◆ **Your objective**:
From the first line of the data below, copy each line up to the one containing "return clear.outputs[0]", and include that line too.

◆ **Available data**:
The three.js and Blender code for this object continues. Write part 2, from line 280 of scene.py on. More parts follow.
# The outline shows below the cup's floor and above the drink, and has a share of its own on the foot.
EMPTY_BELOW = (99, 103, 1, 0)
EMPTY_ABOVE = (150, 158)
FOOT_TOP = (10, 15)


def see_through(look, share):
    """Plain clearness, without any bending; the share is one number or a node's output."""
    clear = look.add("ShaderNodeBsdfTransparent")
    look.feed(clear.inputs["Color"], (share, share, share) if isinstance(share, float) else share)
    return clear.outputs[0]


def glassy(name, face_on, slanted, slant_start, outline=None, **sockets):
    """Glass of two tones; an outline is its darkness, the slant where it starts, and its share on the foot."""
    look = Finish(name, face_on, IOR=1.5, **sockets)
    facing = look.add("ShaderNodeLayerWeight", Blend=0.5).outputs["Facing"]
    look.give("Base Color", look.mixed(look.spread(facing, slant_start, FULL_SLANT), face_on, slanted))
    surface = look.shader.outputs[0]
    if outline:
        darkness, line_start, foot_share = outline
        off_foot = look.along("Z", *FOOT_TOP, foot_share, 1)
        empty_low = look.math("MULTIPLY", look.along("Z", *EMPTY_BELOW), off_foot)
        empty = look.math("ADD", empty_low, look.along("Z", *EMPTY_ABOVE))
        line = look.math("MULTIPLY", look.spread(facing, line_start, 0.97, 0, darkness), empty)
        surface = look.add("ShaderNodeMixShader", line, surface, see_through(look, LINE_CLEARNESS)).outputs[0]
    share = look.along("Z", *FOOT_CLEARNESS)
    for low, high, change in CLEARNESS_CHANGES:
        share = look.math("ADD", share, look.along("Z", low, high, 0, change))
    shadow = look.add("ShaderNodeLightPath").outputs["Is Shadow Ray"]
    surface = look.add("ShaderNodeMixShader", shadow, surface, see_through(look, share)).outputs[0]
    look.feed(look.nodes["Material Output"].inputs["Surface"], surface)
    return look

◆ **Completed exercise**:
The three.js and Blender code for this object continues. Write part 2, from line 280 of scene.py on. More parts follow.
# The outline shows below the cup's floor and above the drink, and has a share of its own on the foot.
EMPTY_BELOW = (99, 103, 1, 0)
EMPTY_ABOVE = (150, 158)
FOOT_TOP = (10, 15)


def see_through(look, share):
    """Plain clearness, without any bending; the share is one number or a node's output."""
    clear = look.add("ShaderNodeBsdfTransparent")
    look.feed(clear.inputs["Color"], (share, share, share) if isinstance(share, float) else share)
    return clear.outputs[0]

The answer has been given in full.